Three developers of treatments based on CRISPR/Cas9 and a company that facilitates nonexclusive licensing of the gene-editing technology said today they have signed a global cross-consent and invention management agreement for the foundational intellectual property covering CRISPR/Cas9.
The three developers—CRISPR Therapeutics, Intellia Therapeutics, and Caribou Biosciences—and ERS Genomics have entered into the agreement with CRISPR IP co-owners, the Regents of the University of California (UC), Emmanuelle Charpentier, Ph.D., of the Helmholtz Centre for Infection Research, and the University of Vienna
Signers of the agreement committed to maintain and coordinate the prosecution, defense, and enforcement of the CRISPR/Cas9 foundational patent portfolio worldwide, while each co-owner of the intellectual property grants cross-consented to all existing and future licenses and sublicenses based on the rights of another co-owner.
Eric Rhodes, CEO of ERS Genomics, told GEN the significance of the agreement was that it:
- Better coordinates how patent prosecution will be handled among all owners of the IP
- Details how patent prosecution costs will be shared among the companies
- Provides consent from all owners to the existing and future licenses granted. Consent of multiple patent owners is required for licensees to obtain full rights to IP in Europe, though not in the U.S.
“What this agreement has done is, it has given consent from all of the owners to all of the licensees, both past and future, which clears up the (consent) issue for a lot of people. That’s the business effect that is important to ERS,” Rhodes said.
The agreement comes more than a week after a three-judge panel of the Patent Trial and Appeal Board (PTAB) heard oral arguments in the ongoing legal battle royal over who invented CRISPR, which stands for clustered regularly interspaced short palindromic repeats.
UC Berkeley and Dr. Charpentier are challenging the awarding of 12 patents related to CRISPR technology that list as inventor Feng Zhang, Ph.D., of the Broad Institute of MIT and Harvard.

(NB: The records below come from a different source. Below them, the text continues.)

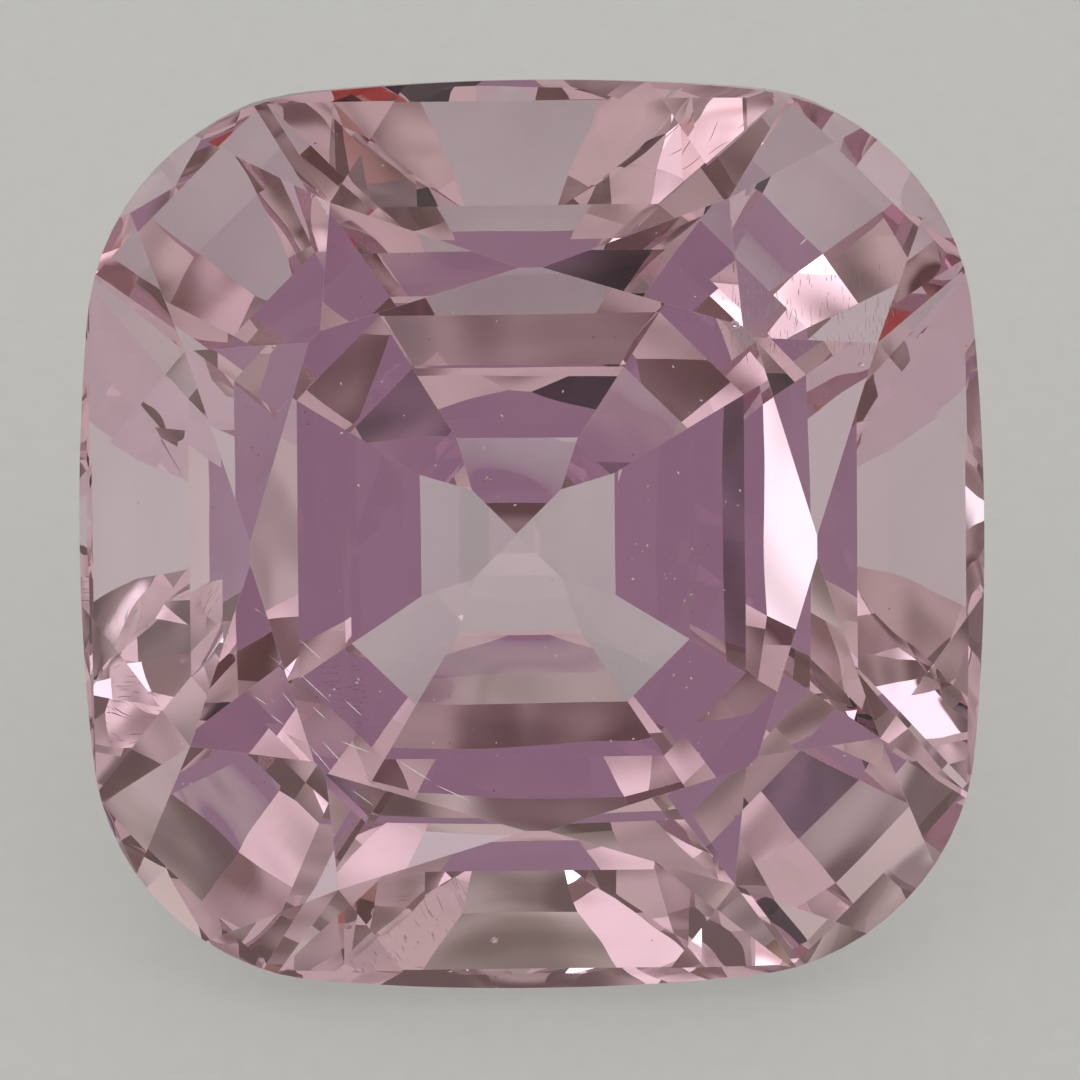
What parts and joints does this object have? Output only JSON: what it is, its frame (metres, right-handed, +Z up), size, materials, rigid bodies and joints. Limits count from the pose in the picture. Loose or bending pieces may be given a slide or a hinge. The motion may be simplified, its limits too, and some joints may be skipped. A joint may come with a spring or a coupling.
{
  "type": "cushion-cut kunzite gemstone",
  "caption": "Loose faceted kunzite with a cushion outline, a flat table, a kite and star crown and a stepped pavilion, lying on one side of its pavilion.",
  "frame": {"origin": "on the ground, under the middle of the stone as it lies", "axes": "+Z up, +X to the viewer's right, and -Y towards the viewer; the table faces -Y and up"},
  "size_m": [0.016, 0.012, 0.0135],
  "materials": {
    "crystal": "polished, transparent, pale lilac pink"
  },
  "bodies": {
    "root": {"kunzite": "crystal"}
  },
  "joints": []
}
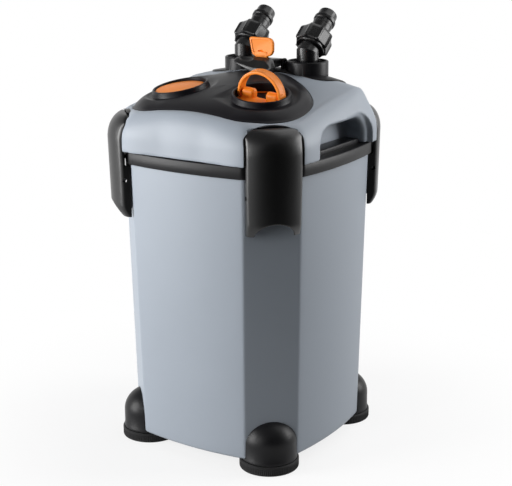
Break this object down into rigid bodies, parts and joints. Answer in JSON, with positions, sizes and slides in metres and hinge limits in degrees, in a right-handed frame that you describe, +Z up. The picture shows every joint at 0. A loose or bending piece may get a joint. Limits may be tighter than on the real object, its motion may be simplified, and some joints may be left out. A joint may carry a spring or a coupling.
{
  "type": "canister filter",
  "caption": "Square-bodied aquarium canister filter with corner toggle latches, a domed pump head with side hand recesses, a prime button, a bail cap and angled hose taps.",
  "frame": {"origin": "middle of the footprint, on the floor that the four foot pads stand on", "axes": "+Z up through the body; -Y is the front, with the prime button and cap; +X and -X are the sides with the hand recesses"},
  "size_m": [0.2724, 0.2765, 0.523],
  "materials": {
    "grey_shell": "satin slate-grey moulded plastic",
    "black_shell": "satin black moulded plastic",
    "rubber": "matt black rubber",
    "orange": "semi-gloss orange plastic",
    "inner_plastic": "plain moulded plastic",
    "foam": "open-cell filter foam",
    "ceramic": "polished ceramic",
    "steel": "plain stainless steel"
  },
  "bodies": {
    "filter_body": {"canister": "grey_shell", "foot_right_rear": "black_shell", "foot_pad_right_rear": "rubber", "foot_left_rear": "black_shell", "foot_pad_left_rear": "rubber", "foot_left_front": "black_shell", "foot_pad_left_front": "rubber", "foot_right_front": "black_shell", "foot_pad_right_front": "rubber", "seal_ring": "rubber", "head_base": "black_shell", "head_cover": "grey_shell", "top_panel": "black_shell", "tap_block": "black_shell", "cable_gland": "rubber", "motor_housing": "inner_plastic", "impeller_shaft": "ceramic", "impeller_cover": "inner_plastic", "media_basket_1": "inner_plastic", "media_pad_1": "foam", "media_basket_2": "inner_plastic", "media_pad_2": "foam", "media_basket_3": "inner_plastic", "media_pad_3": "foam", "intake_tube": "inner_plastic", "anchor_pin_right_rear": "steel", "anchor_pin_left_rear": "steel", "anchor_pin_left_front": "steel", "anchor_pin_right_front": "steel", "prime_spring": "steel", "primer_barrel": "inner_plastic", "lever_axle": "steel"},
    "link_right_rear": {"latch_link_right_rear": "black_shell"},
    "lever_right_rear": {"latch_lever_right_rear": "black_shell", "lever_pin_right_rear": "steel"},
    "link_left_rear": {"latch_link_left_rear": "black_shell"},
    "lever_left_rear": {"latch_lever_left_rear": "black_shell", "lever_pin_left_rear": "steel"},
    "link_left_front": {"latch_link_left_front": "black_shell"},
    "lever_left_front": {"latch_lever_left_front": "black_shell", "lever_pin_left_front": "steel"},
    "link_right_front": {"latch_link_right_front": "black_shell"},
    "lever_right_front": {"latch_lever_right_front": "black_shell", "lever_pin_right_front": "steel"},
    "prime_button": {"prime_button": "orange"},
    "service_cap": {"service_cap": "orange"},
    "cap_bail": {"cap_bail": "orange"},
    "release_lever": {"release_lever": "black_shell"},
    "lock_tab": {"lock_tab": "orange"},
    "elbow_left": {"elbow_left": "black_shell", "hose_tail_left": "black_shell"},
    "union_nut_left": {"union_nut_left": "black_shell"},
    "elbow_right": {"elbow_right": "black_shell", "hose_tail_right": "black_shell"},
    "union_nut_right": {"union_nut_right": "black_shell"},
    "impeller": {"impeller": "inner_plastic"}
  },
  "joints": [
    {"name": "latch_link_swing_right_rear", "type": "hinge", "parent": "filter_body", "child": "link_right_rear", "pos_m": [0.10931, 0.10931, 0.307], "axis": [-0.7071, 0.7071, 0], "range_deg": [0, 90]},
    {"name": "latch_lever_turn_right_rear", "type": "hinge", "parent": "link_right_rear", "child": "lever_right_rear", "pos_m": [0.10747, 0.10747, 0.3351], "axis": [-0.7071, 0.7071, 0], "range_deg": [-108, 0]},
    {"name": "latch_link_swing_left_rear", "type": "hinge", "parent": "filter_body", "child": "link_left_rear", "pos_m": [-0.10931, 0.10931, 0.307], "axis": [-0.7071, -0.7071, 0], "range_deg": [0, 90]},
    {"name": "latch_lever_turn_left_rear", "type": "hinge", "parent": "link_left_rear", "child": "lever_left_rear", "pos_m": [-0.10747, 0.10747, 0.3351], "axis": [-0.7071, -0.7071, 0], "range_deg": [-108, 0]},
    {"name": "latch_link_swing_left_front", "type": "hinge", "parent": "filter_body", "child": "link_left_front", "pos_m": [-0.10931, -0.10931, 0.307], "axis": [0.7071, -0.7071, 0], "range_deg": [0, 90]},
    {"name": "latch_lever_turn_left_front", "type": "hinge", "parent": "link_left_front", "child": "lever_left_front", "pos_m": [-0.10747, -0.10747, 0.3351], "axis": [0.7071, -0.7071, 0], "range_deg": [-108, 0]},
    {"name": "latch_link_swing_right_front", "type": "hinge", "parent": "filter_body", "child": "link_right_front", "pos_m": [0.10931, -0.10931, 0.307], "axis": [0.7071, 0.7071, 0], "range_deg": [0, 90]},
    {"name": "latch_lever_turn_right_front", "type": "hinge", "parent": "link_right_front", "child": "lever_right_front", "pos_m": [0.10747, -0.10747, 0.3351], "axis": [0.7071, 0.7071, 0], "range_deg": [-108, 0]},
    {"name": "prime_press", "type": "slide", "parent": "filter_body", "child": "prime_button", "axis": [0.1082, 0.1675, -0.9799], "range_m": [0, 0.012], "stiffness_N_per_m": 350, "springref_m": -0.004, "deforming": ["prime_spring"]},
    {"name": "cap_twist", "type": "hinge", "parent": "filter_body", "child": "service_cap", "pos_m": [0.0575, -0.0546, 0.44071], "axis": [0.1082, -0.1675, 0.9799], "range_deg": [0, 90]},
    {"name": "bail_fold", "type": "hinge", "parent": "service_cap", "child": "cap_bail", "pos_m": [0.05721, -0.05415, 0.43806], "axis": [0.9941, 0.0182, -0.1066], "range_deg": [0, 88]},
    {"name": "release_lever_lift", "type": "hinge", "parent": "filter_body", "child": "release_lever", "pos_m": [0, 0.06, 0.45951], "axis": [1, 0, 0], "range_deg": [-40, 0]},
    {"name": "lock_tab_flip", "type": "hinge", "parent": "release_lever", "child": "lock_tab", "pos_m": [0, 0.036, 0.46351], "axis": [1, 0, 0], "range_deg": [-25, 0]},
    {"name": "elbow_swivel_left", "type": "hinge", "parent": "filter_body", "child": "elbow_left", "pos_m": [-0.0453, 0.0682, 0.46271], "axis": [0, 0, 1], "range_deg": [-30, 30]},
    {"name": "union_nut_turn_left", "type": "hinge", "parent": "elbow_left", "child": "union_nut_left", "pos_m": [-0.0453, 0.0682, 0.47241], "axis": [0, 0.766, 0.6428], "continuous": true},
    {"name": "elbow_swivel_right", "type": "hinge", "parent": "filter_body", "child": "elbow_right", "pos_m": [0.0453, 0.0682, 0.46271], "axis": [0, 0, 1], "range_deg": [-30, 30]},
    {"name": "union_nut_turn_right", "type": "hinge", "parent": "elbow_right", "child": "union_nut_right", "pos_m": [0.0453, 0.0682, 0.47241], "axis": [0, 0.766, 0.6428], "continuous": true},
    {"name": "impeller_spin", "type": "hinge", "parent": "filter_body", "child": "impeller", "pos_m": [0, 0.006, 0.3596], "axis": [0, 0, 1], "continuous": true}
  ],
  "couplings": [
    {"joint": "latch_lever_turn_right_rear", "follows": "latch_link_swing_right_rear", "ratio": -1.2},
    {"joint": "latch_lever_turn_left_rear", "follows": "latch_link_swing_left_rear", "ratio": -1.2},
    {"joint": "latch_lever_turn_left_front", "follows": "latch_link_swing_left_front", "ratio": -1.2},
    {"joint": "latch_lever_turn_right_front", "follows": "latch_link_swing_right_front", "ratio": -1.2}
  ]
}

“There are additional claims in the Charpentier–Doudna IP that are very fundamental to the use of CRISPR/Cas9. Regardless of the outcome of the interference, specifically, those claims still will be very broad and fundamental,” Rhodes said. Jennifer Doudna, Ph.D., of UC Berkeley, joined Dr. Charpentier and colleagues in publishing the seminal 2012 paper describing CRISPR.
“We still feel strongly that even regardless of the outcome of the interference proceeding in the U.S., there are fundamental claims that are likely to grant,” Rhodes added. “We believe that’s one of the reasons why people are looking at this IP in a business perspective and saying, if they want to commercialize that, they realize that this is probably one of the pieces that they will need.”

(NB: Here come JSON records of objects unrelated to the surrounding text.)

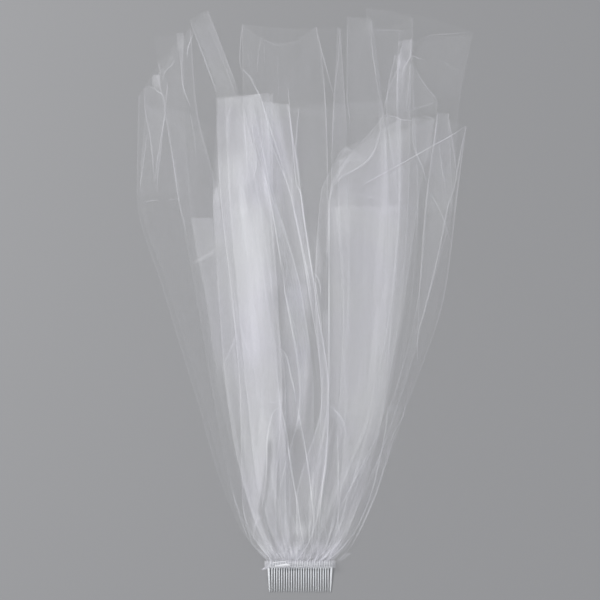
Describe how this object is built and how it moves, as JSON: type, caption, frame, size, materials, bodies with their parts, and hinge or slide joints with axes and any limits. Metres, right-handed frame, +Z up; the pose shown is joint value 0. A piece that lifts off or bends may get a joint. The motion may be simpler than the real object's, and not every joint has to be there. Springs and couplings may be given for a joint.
{
  "type": "bridal veil",
  "caption": "Two-tier sheer tulle bridal veil gathered onto a clear hair comb, laid flat on a table in soft lengthwise pleats.",
  "frame": {"origin": "middle of the comb's bar on its underside, which lies on the table", "axes": "+Y from the comb to the veil's hems, +X across the veil, +Z up off the table"},
  "size_m": [0.4135, 0.718, 0.0374],
  "materials": {
    "tulle": "sheer cool white net, soft sheen",
    "clear_plastic": "clear, glossy, moulded",
    "thread": "white sewing thread"
  },
  "bodies": {
    "root": {"comb": "clear_plastic", "heading": "tulle", "tier_lower": "tulle", "tier_upper": "tulle"}
  },
  "joints": []
}
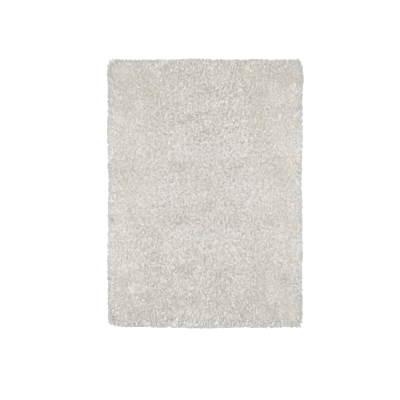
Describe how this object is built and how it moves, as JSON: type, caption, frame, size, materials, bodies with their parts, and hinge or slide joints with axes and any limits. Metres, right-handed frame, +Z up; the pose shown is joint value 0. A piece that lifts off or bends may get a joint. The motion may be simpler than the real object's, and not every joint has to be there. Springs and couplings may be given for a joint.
{
  "type": "shag rug",
  "caption": "Rectangular off-white shag rug with long leaning pile, rounded corners and soft uneven edges, lying flat.",
  "frame": {"origin": "on the floor, under the middle of the rug's outline", "axes": "+Z up out of the pile, +Y along the rug's length, +X across its width"},
  "size_m": [1.6164, 2.2238, 0.0526],
  "materials": {
    "pile": "soft off-white yarn pile with a faint silky sheen"
  },
  "bodies": {
    "root": {"shag_rug": "pile"}
  },
  "joints": []
}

He said ERS is seeing “quite a bit of interest” in the technologies covered by the patents in industry microbiology, and even aquaculture: “This is something we hadn't really thought much about, but there's an interest now in applying the technology there to not only study different sorts of organisms, but perhaps use the technology in beneficial ways.”
One group ERS has spoken to is looking use CRISPR technology to help make an engdangered species resistant to a disease. Licensees are almost strictly companies looking to commercialize the CRISPR technology, though some are affiliated with academic research groups, Rhodes added.
In a statement, Rodger Novak, M.D., Ph.D., CEO of CRISPR Therapeutics, said: “We believe that the Charpentier–University of California–Vienna IP estate constitutes the foundational IP in the CRISPR/Cas9 editing space.”
“Intellia, CRISPR Therapeutics, Caribou, and ERS view this agreement as enhancing the efforts to protect our shared intellectual property rights and support the ongoing development of our product candidates, as well as those of our corresponding partners and licensees,” added Dr. Novak, who co-founded CRISPR Therapeutics with Dr. Charpentier and Shaun Foy in November 2013.